Culture isn’t Enough

And here’s another thing the 18th century Enlightenment – the ‘Age of Reason’ – gave us: having demoted religion with the increased secularisation of our society, we replaced it with ‘culture’. People like Johann Winckelmann helped to promote the new sacralisation of culture with which we are familiar today. Later in the 19th century, museums like the V&A were explicitly founded to serve as places for ethical and social improvement. The new cathedrals and churches of 21st century Europe no longer serve a transcendental God but the citizenry; and they are the modern Holy See of people’s galleries that include the Victoria and Albert Museum, the Tate, MOMA and the Pompidou Centre.

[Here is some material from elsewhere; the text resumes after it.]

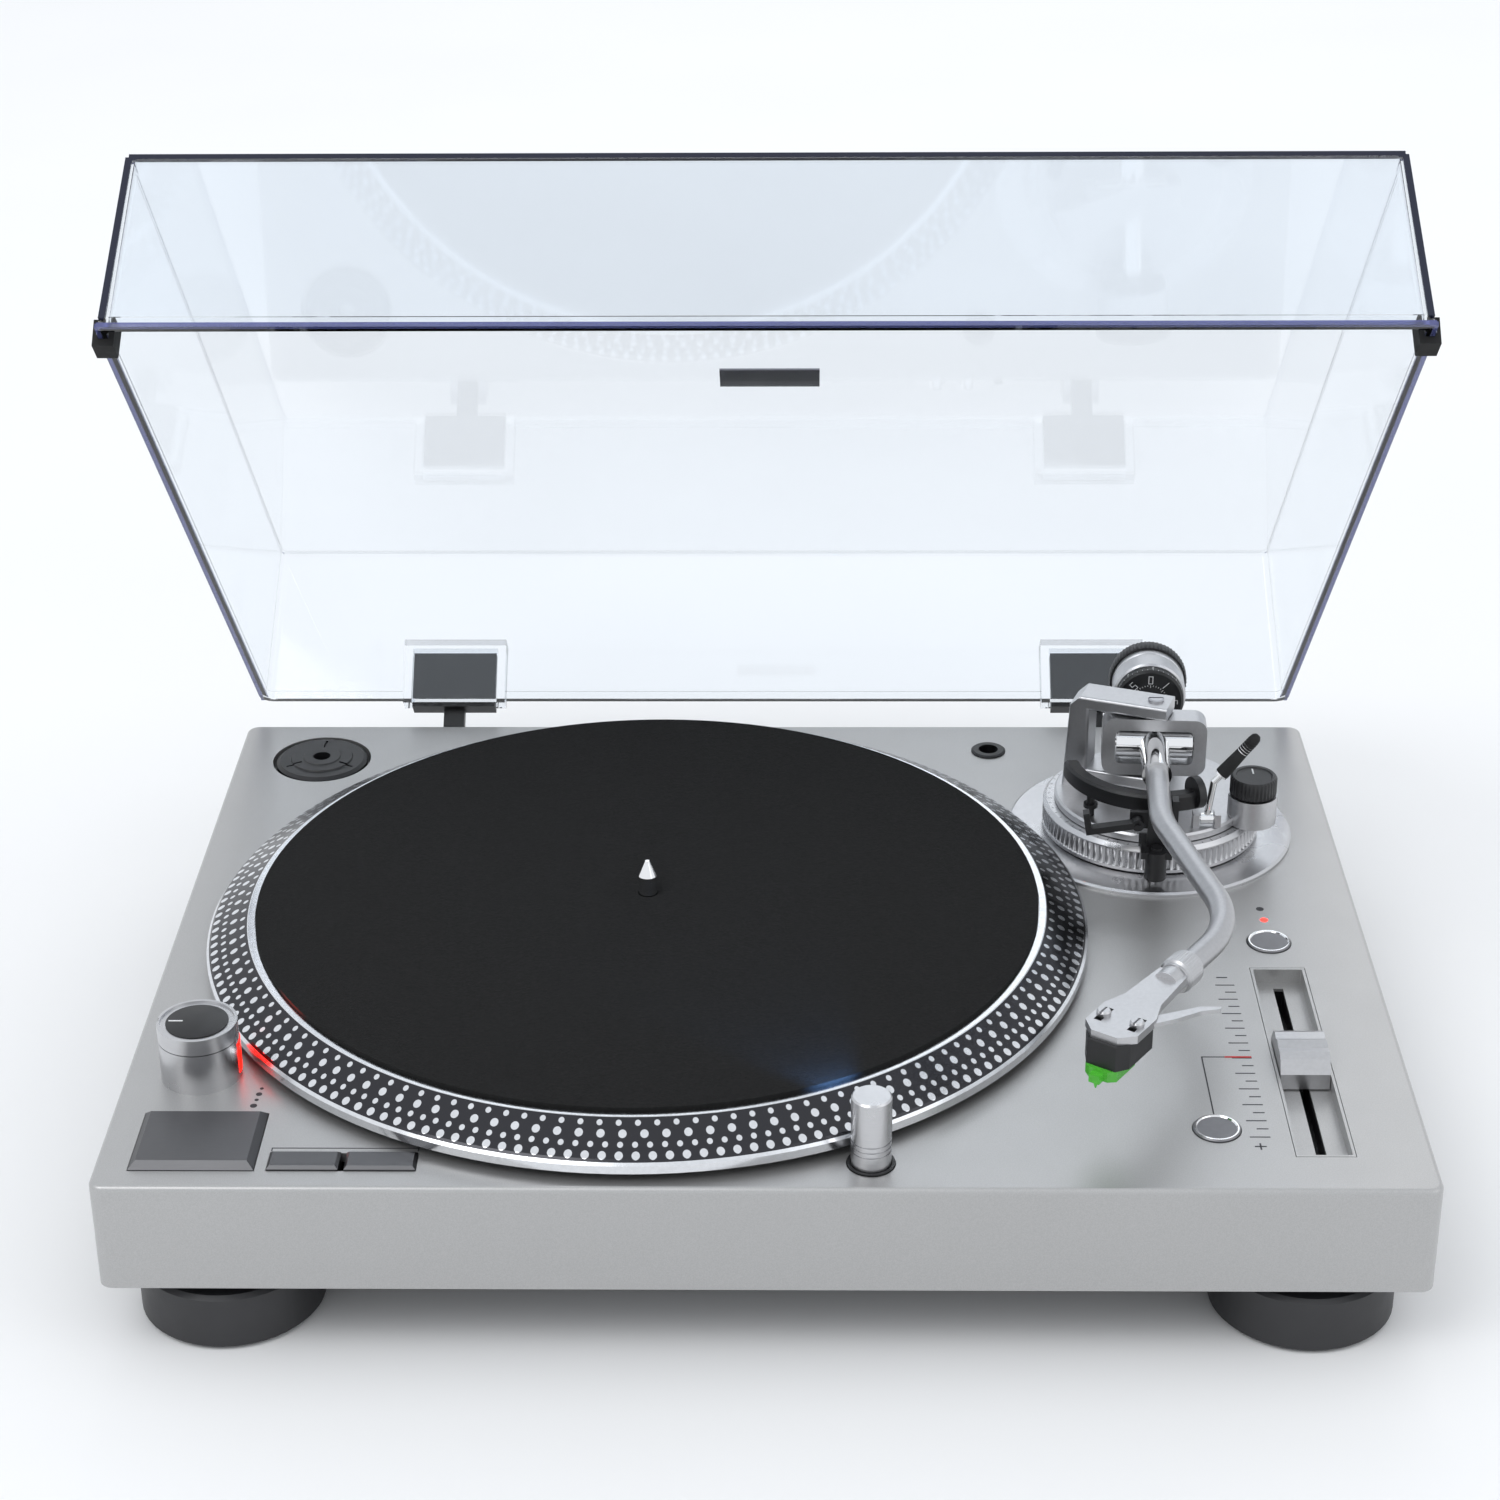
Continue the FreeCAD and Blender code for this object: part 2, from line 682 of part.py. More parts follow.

Museums and art galleries are undeniably valuable ‘human science’ projects, which in their exploration of history through objects give us optimism, identity and a sense of shared cultural heritage. But as politics and economics fail us, we are doomed if we think that this is sufficient. An interesting example of the futility of this aspiration was the well-meaning loan by the British Museum of the Ilisos – a naked, muscular if headless river god of the Parthenon Marbles – to the Hermitage in St Persersburg’s, at a particularly low point in relations between Putin’s Russia and the West. Did the British Museum really think that this incredibly esoteric gesture would succeed in reminding Russians of our core values – when it would be lost on many of us? It is more than a little depressing that some contemporary leaders of the European public sphere appear to believe that whistling in the wind from atop tall ivory towers is an adequate defence of our values, while others argue about the tune.

The noble European Enlightenment project did not end with the French Revolution. It is still ongoing and still incomplete. If God didn’t save us before, culture – on its own – isn’t going to save us now. We need to find the confidence to save ourselves. Isn’t that in any case what the Enlightenment was all about?